I cannot stress enough the importance of examples. I challenge you to complete your own learning task by following your own directions. Essentially, the success criteria should be step-by-step guidelines that allow students to clearly see the steps towards mastery (completion). As you’re working on your task, pretend you are a student doing this for the first time. Is it meaningful? Is it engaging? Do the steps lead to the final outcome? IS IT CLEAR?


As a final self-check, I like to ask my husband (who is not an educator), or my colleagues in other departments to look at my learning tasks and the success criteria I have outlined for it to see if they can understand.


But more importantly, I use my own process thinking to demonstrate how I work on the assessment. This is an example I used when I taught Macbeth to high school sophomores: Click Here. I gave them this document, I talked them through the document, and then I extended beyond by asking them to define their own success criteria for the different stages of the writing process.


EXTENDING BEYOND


Phase I: Students will need to be reflective of their work via the success criteria to understand what level of mastery they have attained. This requires time allotted within the learning process and task design to allow for student reflection.
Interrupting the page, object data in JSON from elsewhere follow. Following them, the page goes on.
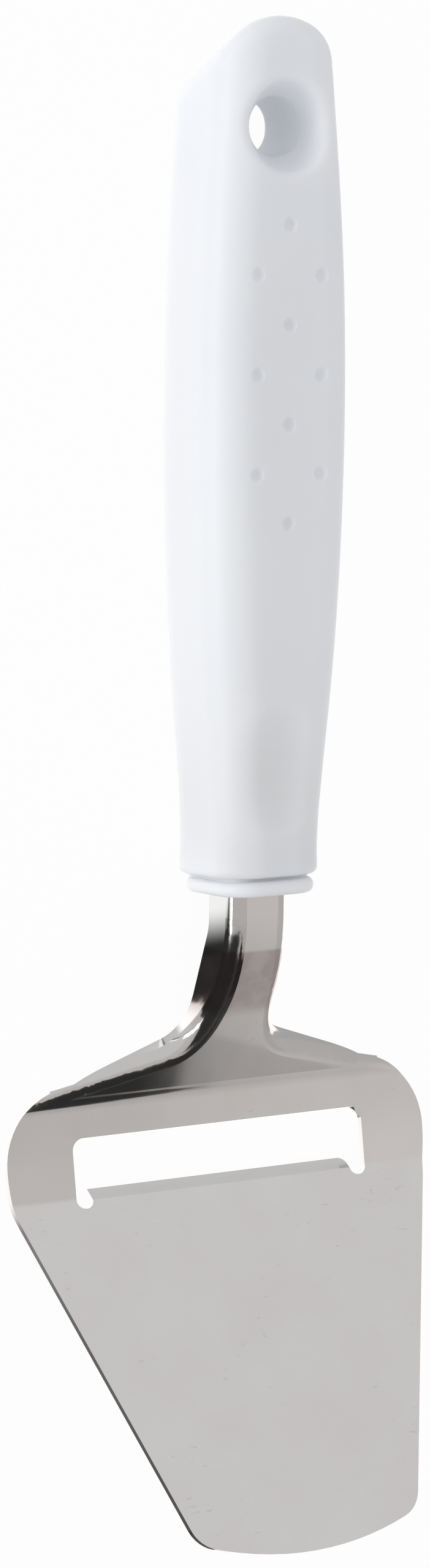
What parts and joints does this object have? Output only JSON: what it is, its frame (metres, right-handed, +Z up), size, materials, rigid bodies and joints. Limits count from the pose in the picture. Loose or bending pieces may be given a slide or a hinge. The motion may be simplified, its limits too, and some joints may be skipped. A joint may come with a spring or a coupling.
{
  "type": "cheese slicer",
  "caption": "Hand-held cheese slicer: a bent stamped steel blade with a slot and cutting lip, a channel neck, and a moulded grip with a hanging hole.",
  "frame": {"origin": "middle of the slicer's length and width, on the table it lies on", "axes": "+X across the blade, +Y along the handle towards its butt, +Z up from the table on the cutting side"},
  "size_m": [0.071, 0.219, 0.0312],
  "materials": {
    "blade_steel": "fine brushed stainless steel",
    "handle_plastic": "satin moulded white",
    "plug_plastic": "satin moulded white"
  },
  "bodies": {
    "root": {"blade": "blade_steel", "handle": "handle_plastic", "tang_plug": "plug_plastic"}
  },
  "joints": []
}
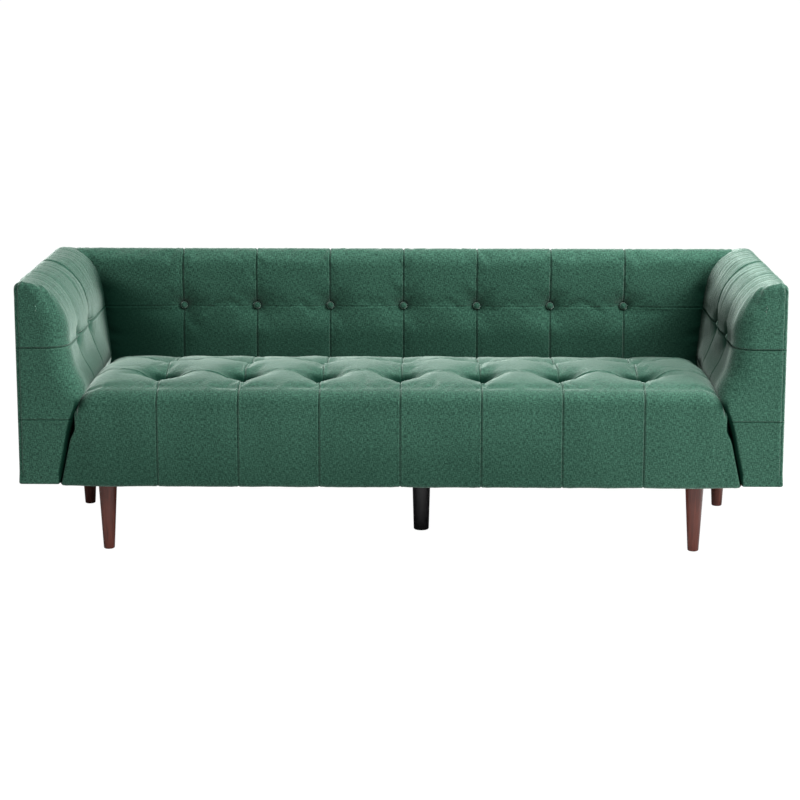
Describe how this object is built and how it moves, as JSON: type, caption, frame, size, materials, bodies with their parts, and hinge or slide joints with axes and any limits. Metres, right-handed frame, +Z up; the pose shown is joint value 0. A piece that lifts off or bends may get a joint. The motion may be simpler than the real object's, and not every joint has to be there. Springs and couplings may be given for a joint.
{
  "type": "sofa",
  "caption": "Low square-armed sofa in green velvet with a grid-tufted seat, buttoned back and arms, on turned wooden legs",
  "frame": {"origin": "on the floor, under the middle of the sofa's box", "axes": "+X to the right of someone looking at the front, +Y to the rear, +Z up"},
  "size_m": [2.06, 0.8, 0.755],
  "materials": {
    "velvet": "short pile velvet, dark green, soft sheen",
    "mahogany": "red-brown stained hardwood, satin lacquer",
    "black_wood": "black stained hardwood, satin",
    "timber": "sawn pine, bare",
    "board": "hardboard, bare",
    "spring_steel": "oiled spring wire and zinc plated bolts",
    "dust_cloth": "black non-woven cloth, matte",
    "black_plastic": "moulded, satin"
  },
  "bodies": {
    "root": {"arm_button_left_1": "velvet", "arm_button_left_2": "velvet", "arm_button_right_1": "velvet", "arm_button_right_2": "velvet", "arm_pad_left": "velvet", "arm_pad_right": "velvet", "arm_panel_left": "board", "arm_panel_right": "board", "arm_post_front_left": "timber", "arm_post_front_right": "timber", "arm_post_rear_left": "timber", "arm_post_rear_right": "timber", "arm_rail_bottom_left": "timber", "arm_rail_bottom_right": "timber", "arm_rail_top_left": "timber", "arm_rail_top_right": "timber", "back_button_1": "velvet", "back_button_2": "velvet", "back_button_3": "velvet", "back_button_4": "velvet", "back_button_5": "velvet", "back_button_6": "velvet", "back_button_7": "velvet", "back_pad": "velvet", "back_panel": "board", "back_rail_bottom": "timber", "back_rail_top": "timber", "back_stile": "timber", "centre_rail": "timber", "cross_rail_left": "timber", "cross_rail_right": "timber", "dust_cover": "dust_cloth", "glide_front_left": "black_plastic", "glide_front_right": "black_plastic", "glide_rear_left": "black_plastic", "glide_rear_right": "black_plastic", "hanger_bolt_front_left": "spring_steel", "hanger_bolt_front_right": "spring_steel", "hanger_bolt_middle": "spring_steel", "hanger_bolt_rear_left": "spring_steel", "hanger_bolt_rear_right": "spring_steel", "leg_block_left": "timber", "leg_block_right": "timber", "leg_front_left": "mahogany", "leg_front_right": "mahogany", "leg_middle": "black_wood", "leg_rear_left": "mahogany", "leg_rear_right": "mahogany", "seat_pad": "velvet", "seat_rail_front": "timber", "seat_rail_left": "timber", "seat_rail_rear": "timber", "seat_rail_right": "timber", "zigzag_spring_1": "spring_steel", "zigzag_spring_2": "spring_steel", "zigzag_spring_3": "spring_steel", "zigzag_spring_4": "spring_steel", "zigzag_spring_5": "spring_steel", "zigzag_spring_6": "spring_steel", "zigzag_spring_7": "spring_steel"}
  },
  "joints": []
}
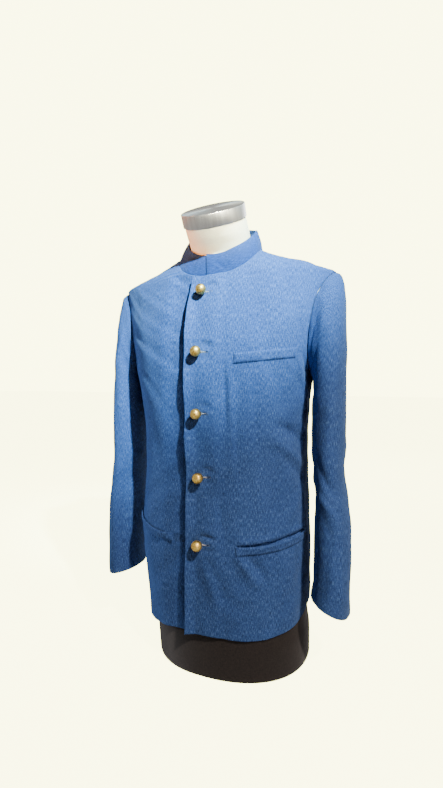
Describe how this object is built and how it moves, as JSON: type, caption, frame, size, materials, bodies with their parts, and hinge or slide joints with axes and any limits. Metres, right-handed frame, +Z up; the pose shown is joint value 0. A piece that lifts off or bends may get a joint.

This can be student-to-self, student-to-student, or student-to-teacher, but eventually must become student-to-self so they can be independent learners.


Phase II: Once teachers have a full understanding of the success criteria for their own learning tasks, and students are able to be reflective, the next level would be to co-construct success criteria with students. At this level, the teacher already knows all of the different steps but is asking students to deconstruct the process to identify the steps for themselves.


THE GOAL

Ultimately, the goal of success criteria is to create a clear outline for students to be able to be reflective, independent learners. They should be able to identify their own areas of struggle so that they can look to you for strategies of improvement on those areas, or use inquiry to discover pathways to guide them towards ultimate success.


FROM STUDENTS

A few of my seniors took a minute to offer their perspectives on working with standards this year: Flipgrid Videos.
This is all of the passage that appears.